Convergence of a sequence as n tends to infinity

Question

Hi I attach my question.

In this I have assumed Archimeadan's property, there probably are other more efficient ways but I think what I have done is correct, if anyone could take a look at it- it would be awesome thnx

Answer 1

It's better to look at these limits: $$ \lim_{n \to +\infty}{5(1+\frac{1}{n})}-\lim_{n \to +\infty}{2(1+\frac{1}{n^2})}= \lim_{n \to +\infty}{5}+\lim_{n \to +\infty}{\frac{5}{n}}-\lim_{n \to +\infty}{2}+\lim_{n \to +\infty}{\frac{2}{n^2}}=5+0-2 $$

Answer 2

No need for that. You know $\lim_{n\to\infty}\frac{1}n=0$ and $\lim_{n\to\infty}\frac{1}n\cdot \frac{1}n =$$\lim_{n\to\infty}\frac{1}n. \lim_{n\to\infty}\frac{1}n =0\cdot0=0$ Now use limit of sum is sum of limits for convergent sequences and you're done.

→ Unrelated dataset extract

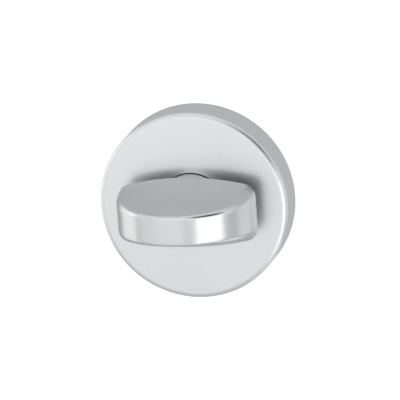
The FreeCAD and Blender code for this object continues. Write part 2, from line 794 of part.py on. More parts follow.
def make_retainer_plate():
    """A stamped plate with a central bore and four holes for the stake pins."""
    body = new_body("retainer_plate")
    sketch = new_sketch(body, "plate_outline", "XZ_Plane", "-(plate_front)")
    add_flatted_circle(sketch, "plate_radius", "plate_half")
    add_circle(sketch, "0", "0", "plate_bore_radius")
    add_stake_circles(sketch, "stake_radius + stake_gap")
    pad(body, "plate", sketch, "plate_thickness", outward=False)
    return body


def make_retaining_ring():
    """An open ring in the journal's groove, its mouth turned down."""
    body = new_body("retaining_ring")
    sketch = new_sketch(body, "ring_outline", "XZ_Plane", "-(ring_front)")
    spread = "360 - ring_mouth_degrees"
    inner = "ring_groove_radius + ring_side_gap"
    add_sector(sketch, inner, f"{inner} + ring_width", "90", spread)
    pad(body, "ring", sketch, "ring_thickness", outward=False)
    return body


def make_spindle():
    """The square follower bar with chamfered ends and a cross hole for the pin."""
    body = new_body("spindle")
    sketch = new_sketch(body, "spindle_square", "XZ_Plane", "spindle_front")
    add_outline(sketch, square("spindle_side / 2"))
    pad(body, "spindle_bar", sketch, "spindle_reach + spindle_front", outward=False)
    base = body.Tip
    ends = []
    for i, edge in enumerate(base.Shape.Edges, start=1):
        if abs(edge.tangentAt(edge.FirstParameter).y) < 0.5:
            ends.append(f"Edge{i}")
    chamfer = body.newObject("PartDesign::Chamfer", "spindle_ends")
    chamfer.Base = (base, ends)
    bind(chamfer, Size="spindle_chamfer")
    doc.recompute()
    cross = new_sketch(body, "spindle_hole_circle", "YZ_Plane")
    add_circle(cross, "pin_level", "0", "pin_radius + seat_gap")
    pocket(body, "spindle_hole", cross, midplane=True)
    return body


def make_spindle_pin():
    """A slotted spring pin across the journal, kept in place by the bush."""
    body = new_body("spindle_pin")
    sketch = new_sketch(body, "pin_circles", "YZ_Plane")
    add_circle(sketch, "pin_level", "0", "pin_radius")
    add_circle(sketch, "pin_level", "0", "pin_radius - pin_wall")
    pad(body, "pin_tube", sketch, "pin_length", midplane=True)
    slot = new_sketch(body, "pin_slot_outline", "YZ_Plane")
    add_outline(
        slot,
        [
            ("pin_level - pin_slot / 2", "0"),
            ("pin_level + pin_slot / 2", "0"),
            ("pin_level + pin_slot / 2", "2 * pin_radius"),
            ("pin_level - pin_slot / 2", "2 * pin_radius"),
        ],
    )
    pocket(body, "pin_slot", slot, midplane=True)
    return body


def make_base_plate():
    """The plate on the door: a disc with a grooved snap rim, a centre bore and two drilled lugs."""
    groove_front = "-(snap_level + snap_groove_half)"
    groove_back = "-(snap_level - snap_groove_half)"
    groove_floor = "base_rim_radius - snap_wire_radius - snap_gap"
    body = turned(
        "base_plate",
        [
            ("base_bore_radius", "0"),
            ("base_rim_radius", "0"),
            ("base_rim_radius", groove_back),
            (groove_floor, groove_back),
            (groove_floor, groove_front),
            ("base_rim_radius", groove_front),
            ("base_rim_radius", "-base_rim_height + base_rim_bevel"),
            ("base_rim_radius - base_rim_bevel", "-base_rim_height"),
            ("base_rim_inner", "-base_rim_height"),
            ("base_rim_inner", "base_front"),
            ("base_bore_radius", "base_front"),
        ],
    )
    for name, radius in (("lugs", "lug_bore_radius + lug_wall"), ("lug_bores", "lug_bore_radius")):
        sketch = new_sketch(body, name + "_circles", "XZ_Plane")
        for side in ("", "-"):
            add_circle(sketch, f"{side}(lug_half)", "0", radius)
        if name == "lugs":
            pad(body, name, sketch, "lug_height", outward=False)
        else:
            pocket(body, name, sketch, midplane=True)
    return body


def make_snap_ring():
    """An open ring of round wire in the base plate's groove, its mouth turned down."""
    body = new_body("snap_ring")
    sketch = new_sketch(body, "wire_circle", "XY_Plane")
    add_circle(sketch, "base_rim_radius", "-snap_level", "snap_wire_radius")
    revolve(body, "wire", sketch, "360 - snap_mouth_degrees")
    body.Placement = Placement(Vector(0, 0, 0), Rotation(Vector(0, 1, 0), 0))
    bind(body, **{"Placement.Rotation.Angle": "90 + snap_mouth_degrees / 2"})
    return body


def make_pair(label, corners, slot):
    """Two equal turned pieces, one on each lug: a piece turned about Y, moved out, and its mirror image."""
    body = turned(label + "_right", corners)
    if slot is not None:
        level, depth = slot
        sketch = new_sketch(body, label + "_slot", "XZ_Plane", f"-({level})")
        half = "screw_slot / 2"
        reach = "screw_head_radius + cut_spare"
        add_outline(
            sketch,
            [
                (f"-({reach})", f"-{half}"),
                (reach, f"-{half}"),
                (reach, half),
                (f"-({reach})", half),
            ],
        )
        pocket(body, label + "_slot_cut", sketch, depth, outward=False)
    bind(body, **{"Placement.Base.x": "lug_half"})
    mirror = doc.addObject("Part::Mirroring", label + "_left")
    mirror.Source = body
    mirror.Normal = Vector(1, 0, 0)
    pair = doc.addObject("Part::Compound", label)
    pair.Label = label
    pair.Links = [body, mirror]
    doc.recompute()
    return pair


def make_fixing_screws():
    """Two M4 cheese head screws through the lugs, with a reduced shank inside them."""
    end = "washer_front + screw_length"
    corners = [
        ("0", "screw_head_front"),
        ("screw_head_radius - screw_head_bevel", "screw_head_front"),
        ("screw_head_radius", "screw_head_front + screw_head_bevel"),
        ("screw_head_radius", "washer_front"),
        ("screw_shank_radius", "washer_front"),
        ("screw_shank_radius", "screw_thread_front"),
        ("screw_radius", "screw_thread_front"),
        ("screw_radius", f"{end} - screw_point"),
        ("screw_radius - screw_point", end),
        ("0", end),
    ]
    return make_pair("fixing_screws", corners, ("screw_head_front", "screw_slot_depth"))


def make_screw_washers():
    """Two plain washers under the screw heads."""
    corners = [
        ("screw_radius + washer_bore_gap", "washer_front"),
        ("washer_radius", "washer_front"),
        ("washer_radius", "base_front"),
        ("screw_radius + washer_bore_gap", "base_front"),
    ]
    return make_pair("screw_washers", corners, None)


def make_wave_washer():
    """A ring of spring steel bent into three waves, its surfaces ruled between smooth closed curves."""
    inner = value("journal_radius + wave_bore_gap")
    outer = inner + value("wave_width")
    thickness = value("wave_thickness")
    swing = (value("wave_room") - thickness) / 2 - value("seat_gap") / 2
    middle = value("collar_back + wave_room / 2")
    waves = 3
    steps = 48

    def wave(radius, lift):
        spots = []
        for i in range(steps):
            angle = 2 * math.pi * i / steps
            y = middle + lift + swing * math.sin(waves * angle)
            spots.append(Vector(radius * math.cos(angle), y, radius * math.sin(angle)))
        curve = Part.BSplineCurve()
        curve.interpolate(spots, PeriodicFlag=True)
        return curve.toShape()

    loops = [
        wave(radius, lift)
        for radius, lift in (
            (inner, -thickness / 2),
            (outer, -thickness / 2),
            (outer, thickness / 2),
            (inner, thickness / 2),
        )
    ]
    faces = [Part.makeRuledSurface(a, b) for a, b in zip(loops, loops[1:] + loops[:1])]
    shell = Part.makeShell([face for ruled in faces for face in ruled.Faces])
    solid = Part.makeSolid(shell)
    if solid.Volume < 0:
        solid.reverse()
    washer = doc.addObject("Part::Feature", "wave_washer")
    washer.Label = "wave_washer"
    washer.Shape = solid
    washer.Placement = Placement()
    return washer


PARTS = [
    make_rose_cover(),
    make_thumb_turn(),
    make_wave_washer(),
    make_neck_bush(),
    make_carrier(),
    make_stop_cam(),
    make_spring("detent_spring_upper", ""),
    make_spring("detent_spring_lower", "-"),
    make_retainer_plate(),
    make_retaining_ring(),
    make_spindle(),
    make_spindle_pin(),
    make_base_plate(),
    make_snap_ring(),
    make_fixing_screws(),
    make_screw_washers(),
]
doc.recompute()

for thing in doc.Objects:
    if {"Invalid", "Error"} & set(thing.State):
        raise RuntimeError(f"{thing.Name} failed: {thing.State}")
os.makedirs("parts", exist_ok=True)
for part in PARTS:
    if part.Shape.isNull() or not part.Shape.isValid():
        raise RuntimeError(f"{part.Label} has no valid shape")
    print(part.Label, len(part.Shape.Solids), round(part.Shape.Volume, 2))
for part in PARTS:
    part.Shape.exportStep(f"parts/{part.Label}.step")
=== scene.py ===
"""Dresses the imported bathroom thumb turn.

The CAD pieces get their finishes, and the fixing screws are replaced by ones with slotted heads and cut
threads. A studio with a pale floor, soft boxes and a camera is set around them. Lengths are metres, and
angles are radians where degrees aren't named. X runs to the right, Z up and Y into the door, with the turn's
axis on Y and the door's face at y = 0.
"""

import math

import bmesh
import bpy
import numpy as np
from bpy.props import FloatProperty, FloatVectorProperty, IntProperty, PointerProperty
from mathutils import Matrix, Vector


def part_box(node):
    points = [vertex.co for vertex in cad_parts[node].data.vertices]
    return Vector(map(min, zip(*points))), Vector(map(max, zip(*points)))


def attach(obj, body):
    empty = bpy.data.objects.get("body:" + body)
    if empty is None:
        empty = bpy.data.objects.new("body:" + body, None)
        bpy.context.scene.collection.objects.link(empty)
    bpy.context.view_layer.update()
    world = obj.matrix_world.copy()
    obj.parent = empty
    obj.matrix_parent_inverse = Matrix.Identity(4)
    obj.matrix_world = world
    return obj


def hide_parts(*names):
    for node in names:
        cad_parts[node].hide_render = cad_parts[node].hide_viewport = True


bl_info = {
    "name": "Bathroom thumb turn",
    "version": (1, 0, 0),
    "blender": (4, 5, 0),
    "location": "3D View > Sidebar > Thumb turn",
    "description": "Finishes, threaded screws and studio for a bathroom thumb turn on a round rose",
    "category": "Object",
}

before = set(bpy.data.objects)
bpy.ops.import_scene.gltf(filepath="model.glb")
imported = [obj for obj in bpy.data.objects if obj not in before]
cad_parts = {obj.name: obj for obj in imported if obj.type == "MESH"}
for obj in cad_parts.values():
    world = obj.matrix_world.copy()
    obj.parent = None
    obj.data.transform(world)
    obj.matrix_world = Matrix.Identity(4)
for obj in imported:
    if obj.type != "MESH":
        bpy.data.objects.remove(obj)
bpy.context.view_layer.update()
MM = 0.001
SCREW_LOW, SCREW_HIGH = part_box("fixing_screws")
WASHER_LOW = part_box("screw_washers")[0]
LUG_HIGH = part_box("base_plate")[1]


def colour(name, description, default):
    """A colour property."""
    return FloatVectorProperty(
        name=name, description=description, default=default, size=3, min=0, max=1, subtype="COLOR"
    )


def length(name, description, default):
    """A length property."""
    return FloatProperty(name=name, description=description, default=default, min=0, unit="LENGTH")


def angle(name, description, degrees):
    """An angle property, its default given in degrees."""
    return FloatProperty(
        name=name, description=description, default=math.radians(degrees), subtype="ANGLE"
    )


def share(name, description, default):
    """A property between nought and one."""
    return FloatProperty(
        name=name, description=description, default=default, min=0, max=1, subtype="FACTOR"
    )


def level(name, description, default):
    """A brightness property, where one is white."""
    return FloatProperty(name=name, description=description, default=default, min=0)


class FinishSettings(bpy.types.PropertyGroup):
    """Colours and roughness of the finishes."""

    rose_colour: colour("Rose", "Satin metal of the rose", (0.74, 0.755, 0.765))
    rose_roughness: share("Rose roughness", "Roughness of the rose's satin", 0.35)
    grip_colour: colour("Grip", "Satin metal of the grip", (0.67, 0.685, 0.69))
    grip_roughness: share("Grip roughness", "Roughness of the grip's satin", 0.24)
    zinc_colour: colour("Zinc", "Zinc plating at its bluest", (0.60, 0.63, 0.66))
    zinc_tint: colour("Zinc tint", "Zinc plating where it turns straw", (0.62, 0.61, 0.54))
    spring_colour: colour("Spring steel", "Bright spring steel", (0.46, 0.46, 0.47))
    bar_colour: colour("Bar steel", "Drawn steel of the spindle", (0.50, 0.50, 0.51))
    bar_tint: colour("Bar tint", "Darker drawing marks on the spindle", (0.36, 0.355, 0.35))
    bush_colour: colour("Bush", "Acetal of the bush", (0.78, 0.77, 0.72))
    carrier_colour: colour("Carrier", "Nylon of the carrier", (0.030, 0.031, 0.033))
    carrier_fibre: colour("Carrier fibre", "Glass fibre showing in the nylon", (0.065, 0.066, 0.068))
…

$\lim_{n\to\infty}5(1+\frac{1}n)- 2\cdot\lim_{n\to\infty}(1+\frac{1}n\cdot \frac{1}n)= 5-2=3$

Answer 3

This looks correct although the step where you remove the absolute value looks like you could add some more justification.

Some other pointers:

You could just say for N := $\lceil \frac{3}{\epsilon} \rceil$, then n>N implies $\frac{1}{n} < \frac{\epsilon}{3}$ to avoid referring to the property.

You could also pull a $\frac{1}{n}$ out of the original absolute value and have $\frac{1}{n}\left(5-\frac{2}{n}\right) < \frac{5}{n}$ at the end of your second line and just conclude the proof by setting N:=$\lceil\frac{5}{\epsilon}\rceil$